My biggest concern going into the competition was just what main form the dessert would have. Although we could use any recipes in our materials that we wanted, it would have been hard to come up with or adapt, say, a cake recipe suited for the secret ingredient… and I didn’t want to resort to something like crepes with *Secret Ingredient* filling.

In that sense, we were lucky to pull the phyllo dough, which provided a logical structure for the dessert, and we ultimately decided that it would be interesting to use it as a tart shell baked in a flan ring. We weren’t completely lucky, though: neither of us had actually worked with phyllo dough before. So, we did the logical thing: we read the box. For a pie recipe, it said to use 9 sheets of phyllo brushed with melted butter and sprinkled with sugar, so that’s what we went with. In retrospect, since a tart is smaller than a pie, we should have used maybe 4 sheets instead to keep things in proportion.

Since we didn’t quite know how the phyllo would act, it didn’t seem safe to bake a filling in it (which was good because it puffed up like crazy, only to be tamed with forks). I’ve long lost my taste for pastry cream, so we decided to go with one of my favorite fillings: ricotta mixed with honey and a little bit of cream… until we discovered that there was no ricotta in the kitchen. No problem. Instead, I whipped up some mascarpone with cream and honey, and engaged in prolonged taste and texture tests until it was just light and sweet enough. I whipped the cream and mascarpone together, and added more cream as needed, but in retrospect, I probably should have whipped the cream separately and folded it in because the cream that was added first was whipped quite a lot.

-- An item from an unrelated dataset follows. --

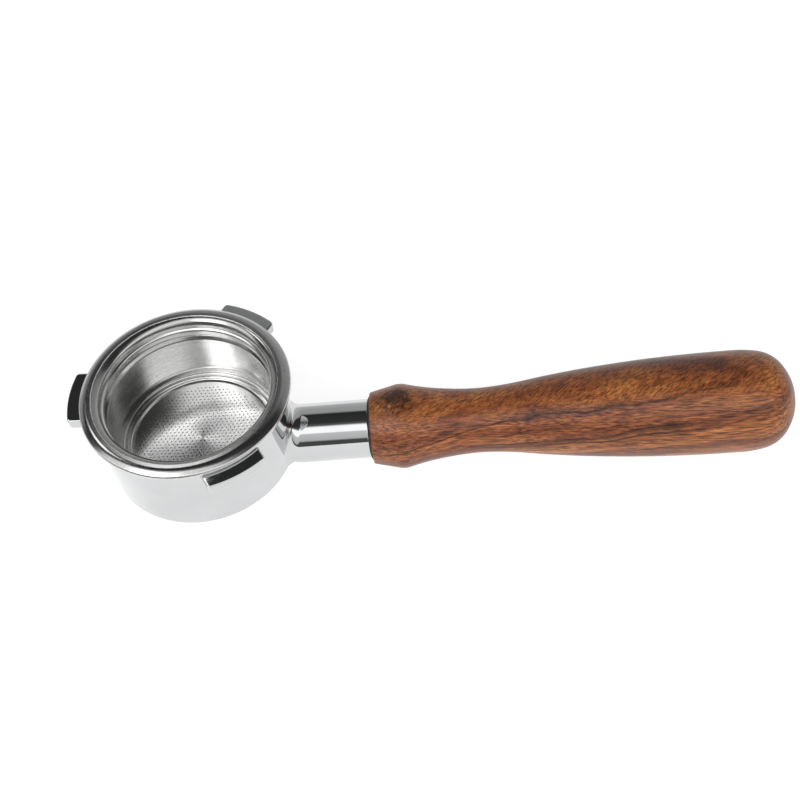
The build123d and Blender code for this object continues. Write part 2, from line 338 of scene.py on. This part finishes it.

I’d had the raspberry and pistachio tart from Boulangerie de Monge in my mind that week, and halfway through our time, I thought that it would be interesting to include a chopped hazelnut and honey layer between the crust and the filling (hazelnut paste, on the other hand, would have been way too overwhelming). I consider this some sign of maturity, too, since I hate hazelnuts and yet was willing to enhance their role in the dish because it made sense… Previously, when we had the idea for the hazelnut creme anglaise, my thoughts were along the lines of “yes, yes… off to the side with them.” I almost heated the honey to make it easier to mix the nuts into it, but then I thought that since the honey would be served at room temp or cold, I may as well as add water instead so that it would stay thin. In retrospect, I liked how this element worked into the dish a lot, but I probably should have put more in the tart than I did. I just wasn’t sure if it would work, so I didn’t want it to overwhelm.

And the mixed berries? Well, we just put them on top and sprinkled them with powdered sugar… We wanted to punctuate their natural deliciousness, of couse.

We didn’t win, which is fine, but I was happy with how our dessert tasted and how well the textures played with each other while keeping our assigned ingredients in the spotlight, and that was all the reward that I needed. Plus, I would have felt weird if we had won without actually doing something to the main ingredient, even if not doing something worked for our dish. On the other hand, after the competition, one of the people who tasted our dessert suggested that we could have boiled up some simple syrup infused with lemon verbena, poured that over the berries, drained them 15 minutes later, and then placed them on the tart. I think that would have been brilliant, because not only would it have rhymed with the “lemon” requirement of our dish, but it would have just tasted great. So, I’m way more bummed that I didn’t get to taste that in our dish than anything else, but I’ll give that method a try soon.